You might have heard that some pretty significant news has dropped over the past few months on the software side of Vocaloid and voice synthesizers generally. Here I’ll be taking some time to summarize what we know about these developments and briefly consider what implications they might have for Vocaloid and voice synth music.
The first bit of news came late last year when Crypton Future Media announced they would be pulling their voice banks out of future updates to the Vocaloid software. Instead, the “Cryptonloids” will have new voice banks released on Piapro Studio, Crypton’s own voice synth software. A few months later, the first of their new voice banks was announced: Hatsune Miku NT (New Type). Miku NT is still in development, with the prototype slated to release this month, but you can hear a short demo here and another sample from a Pocari Sweat commercial.
NT retains the sound of Miku’s distinct voice, but we’ll have to wait until the software becomes available publicly to see if the switch affects the way producers utilize and tune her. With the huge branding power and recognition the Cryptonloids already have, I doubt CFM will have trouble bringing artists to Piapro Studio, so the program’s success will ultimately rest on its quality. It’s also worth noting that, for the first time, the most well-known voice synth character will not be a Vocaloid. Of course, the Vocaloid voice banks for all of Crypton’s characters can and will still be used, but any future updates will not carry the name. Aside from changing terminology, this doesn’t affect fans all that much, but it’ll probably make explaining the whole “Vocaloid” music scene to the uninitiated just a bit more difficult. This change has more of an affect on the companies, as Crypton will have more control over their software development, and Yamaha will lose some of the most famous characters from the Vocaloid program. They’re both big companies, so there’s little cause for concern about their financial well-being, but it’s interesting to consider how this might affect the development side of their voice synth software.
The second big development was the release of a new free software called NEUTRINO in late February 2020. Neutrino was created by SHACHI and is described as a “neural singing synthesizer”. Most other voice synth programs draw from a voice bank of phonemes that the user can manipulate to create the desired sound. Instead, Neutrino uses a neural network that learns how to tune using complete singing samples from a given voice provider; the user only needs to input the melody and lyrics and the AI does the rest. Hear the results for yourself:
The first thing to note is that, just as the software claims, this voice is incredibly smooth and natural. It seems to easily remove most of the choppiness and robotic intonation that usually take time and attention to work out. That doesn’t mean it’s perfect; you can hear in this “Meltdown” cover that the voice struggles with the high notes at times. Even so, the results are undoubtedly impressive for how simple it is to use. Additionally, a producer has demonstrated that the user can adjust or correct the tuning that the AI creates. They posted an “untuned” version (only using Neutrino) and a “tuned” version of the same song for comparison. The tuned version visualizes where they tweaked the pitch so you can compare them easily:
Neutrino is not the only voice synth software to make use of artificial intelligence. Just last year, Yamaha’s VOCALOID:AI software reproduced the voice of the late Japanese vocalist Hibari Misora with startling success, and in February 2020, the Chinese language voice synth cloud platform AISingers began adding voice banks. However, VOCALOID:AI does not currently have any commercial products, and AISingers, being a Chinese language software, is not as accessible to the Japanese users who make up the majority of Vocaloid-related content. As a result, Neutrino stands out as the most prevalent creative tool for AI voice synth music.
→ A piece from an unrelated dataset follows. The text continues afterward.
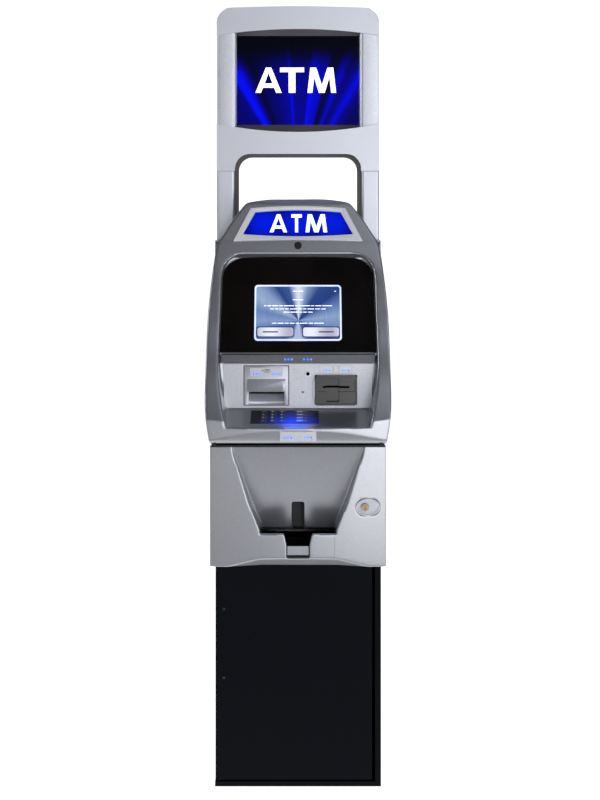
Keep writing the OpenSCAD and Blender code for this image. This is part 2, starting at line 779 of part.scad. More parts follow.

In the month-and-a-half since its release, a huge number of artists, including OSTER project, Kirishima, and ____natural, have already collectively made hundreds of covers and original songs using Neutrino. Usually new voice banks – especially non-Vocaloid voice banks – don’t see such an explosion of content so immediately. This isn’t necessarily mysterious; after all, it’s easy to use, novel, high-quality, and free. What remains to be seen is if Neutrino will maintain a steady user base, and, if so, will AI-tuned voice synths begin to represent more of the content we listen to now that the technology has come this far.
Currently Neutrino only has two voice banks: Yoko and Touhoku Kiritan. Yoko’s voice is not well-suited for popular music, so Kiritan clearly sees much more use (far more than her Utau and Voiceroid versions ever have). If more voices are developed in the future, will Neutrino will be able to turn its success into a trend? We’ve already seen the potential of VOCALOID:AI, but will Yamaha eventually commercialize a professional-style AI voice synth? On the artists’ side, Neutrino seems to lower the skill ceiling for quality synth singing, so it’s possible that we’ll see an influx of new artists using the software. Established producers are already experimenting with the program and showing that they still have a level of control over the tuning, but perhaps some or most will still prefer the phoneme-based software for control, style, or any number of reasons.
Of course, only time will tell. Piapro Studio could ultimately result in no significant changes for Crypton and Vocaloid. Neutrino and neural nets could just be a passing curiosity. Even so, the development of Hatsune Miku NT and the influence of AI voice synths contain a wealth of possibility for the future of Vocaloid music and the artists we love.